Największe emocje w net-billingu budzą jednak stawki, po których są rozliczane nadwyżki energii wprowadzone do sieci. Zgodnie z ustawą o OZE, do wyliczania kwoty depozytu prosumenckiego wykorzystuje się rynkowe stawki energii. W okresie od 1 lipca 2022 roku do 30 czerwca 2024 roku do wyliczeń będzie służyć miesięczna rynkowa cena energii elektrycznej. Przez cały 2023 rok fotowoltaika będzie zatem korzystać ze stawek ogłaszanych co miesiąc przez Polskie Sieci Elektroenergetyczne. Jeśli chcecie zobaczyć, jak wyglądała rynkowa cena prądu w 2022 roku, koniecznie sprawdźcie nasz artykuł: Rynkowa cena energii elektrycznej a net-billing. Cena sprzedaży – sierpień 2022.

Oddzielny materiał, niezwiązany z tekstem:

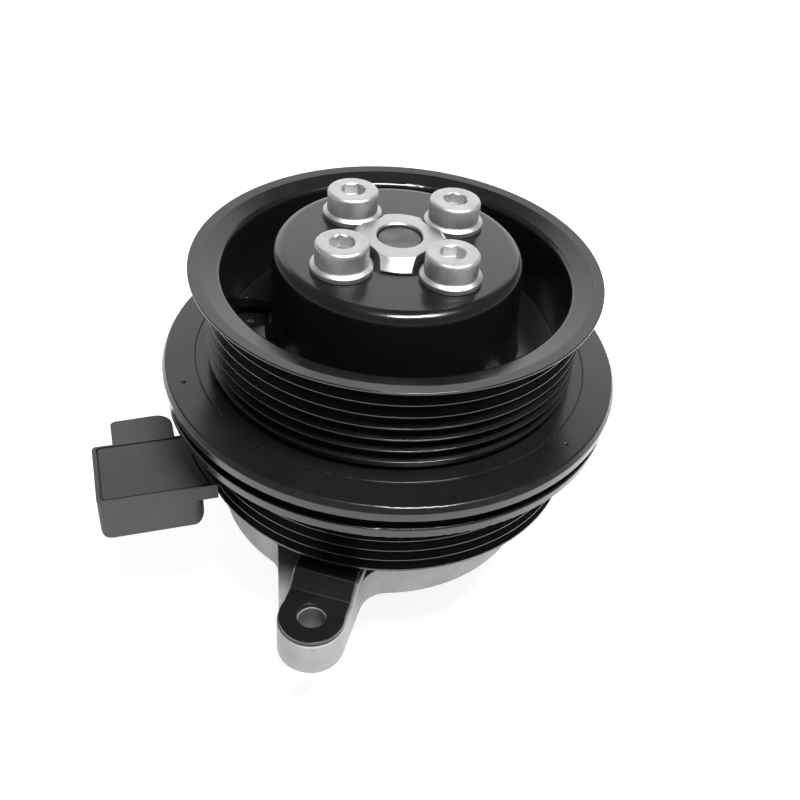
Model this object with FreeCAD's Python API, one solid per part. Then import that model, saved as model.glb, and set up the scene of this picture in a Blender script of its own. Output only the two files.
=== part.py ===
import FreeCAD, Part
import math
import os

# Electromagnetic clutch built onto a coolant pump.
# Frame: origin on the shaft axis in the plane of the housing's mounting face, +Z along the
# shaft towards the front pulley, -Y towards the mounting ear that carries the visible foot.
# All sizes are in millimetres and all angles in degrees.

# ---- driving dimensions -------------------------------------------------------------------
RIB_PITCH = 3.56            # ribbed-belt pitch of both pulleys
CREST_FLAT = 0.35           # flat on top of each rib
GROOVE_DEPTH = 2.6
CREST_ROUND = 0.15
ROOT_ROUND = 0.25
GROOVE_HALF_ANGLE = 20.0

FRONT_RIBS = 6
FRONT_CREST_R = 50.05
FRONT_FIRST_CREST_Z = 74.62
LIP_TOP_Z = 78.0
LIP_R = 53.9
LIP_EDGE = 0.7
LIP_ROLL_R = 1.6            # rolled corner from the lip into the well
PULLEY_BOTTOM_Z = 51.0
FLOOR_TOP_Z = 56.0
FLOOR_BOTTOM_Z = 53.0
FLOOR_OUTER_R = 44.6
HAT_TOP_Z = 83.0
HAT_UNDER_Z = 79.0
HAT_TOP_R = 32.2
HAT_FOOT_R = 34.0
HAT_WALL = 3.5

SCREW_CIRCLE_R = 19.1
SCREW_START = 43.8
SCREW_COUNT = 4
SCREW_R = 4.0
SCREW_HEAD_R = 6.75
WASHER_R = 7.85
WASHER_RIM = 1.35           # height of a washer's straight outer rim
WASHER_TOP_Z = 85.0
HEAD_TOP_Z = 90.45
HEX_FLATS = 5.9
SOCKET_DEPTH = 3.0

NOSE_TOP_Z = 85.85
NOSE_R = 13.6
NOSE_CHAMFER = 2.7
NOSE_SCALLOP_R = 9.6        # clears the washers
HAT_HOLE_R = 14.5
SHAFT_END_Z = 85.05         # front end of the shaft, a little below the nose
STUB_R = 5.9                # front end of the shaft and the hub's bore
SHAFT_R = 8.0
TAIL_R = 6.0                # rear end of the shaft, under the impeller
HUB_BOTTOM_Z = 50.0

SPRING_CIRCLE_R = 39.8
SPRING_START = 176.0        # armature end of the first leaf spring
SPRING_SPAN = 36.0
SPRING_COUNT = 3
SPRING_THICKNESS = 0.7
WINDOW_R = 7.3

ARMATURE_R = 62.3
ARMATURE_TOP_Z = 50.0
ARMATURE_RIM_Z = 48.4       # where the upright rim turns into the steep bevel
ARMATURE_BEVEL_R = 61.4
ARMATURE_BOTTOM_Z = 46.0
ARMATURE_BORE_R = 26.0
FRICTION_R = 57.5
FRICTION_BOTTOM_Z = 44.7
AIR_GAP = 0.5

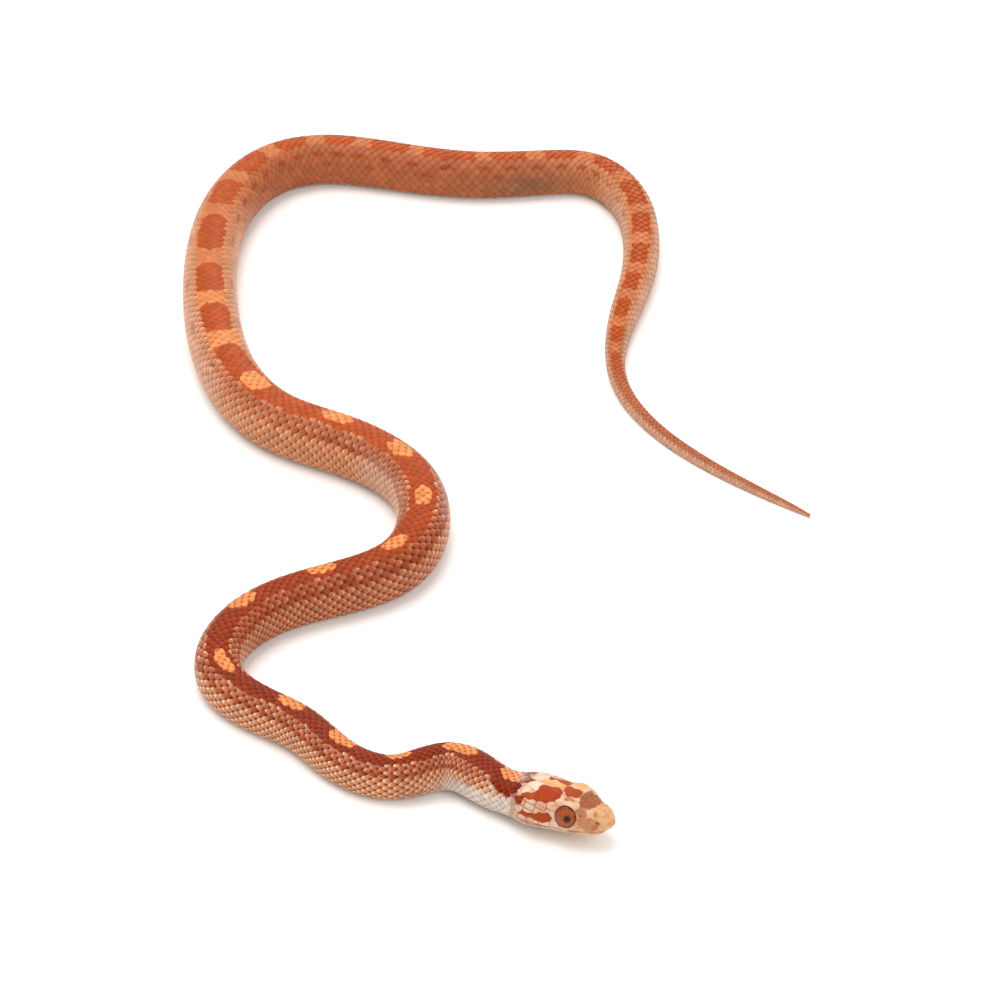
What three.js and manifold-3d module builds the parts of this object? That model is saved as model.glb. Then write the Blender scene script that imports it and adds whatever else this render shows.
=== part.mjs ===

Dobra wiadomość jest taka, że zarówno ceny zakupu, jak i ceny sprzedaży energii podlegają tym samym rynkowym prawom. A zatem, jeśli będą rosły stawki w cennikach sprzedawców, wzrosną również stawki sprzedaży prądu.

Warto dodać, że do 2024 roku na korzyść prosumentów będzie działać również to, że ceny zakupu prądu będą ustalane według zeszłorocznych indeksów, podczas gdy ceny sprzedaży – według stawek z roku wytworzenia energii. Innymi słowy – prąd kupowany w 2023 roku będzie opierał się na cenach z 2022 roku, natomiast sprzedaż będzie odbywać po stawkach z 2023 roku. A ponieważ według ekspertów przez najbliższe lata ceny prądu będą jedynie rosły, właściciele instalacji PV mogą sporo zyskać.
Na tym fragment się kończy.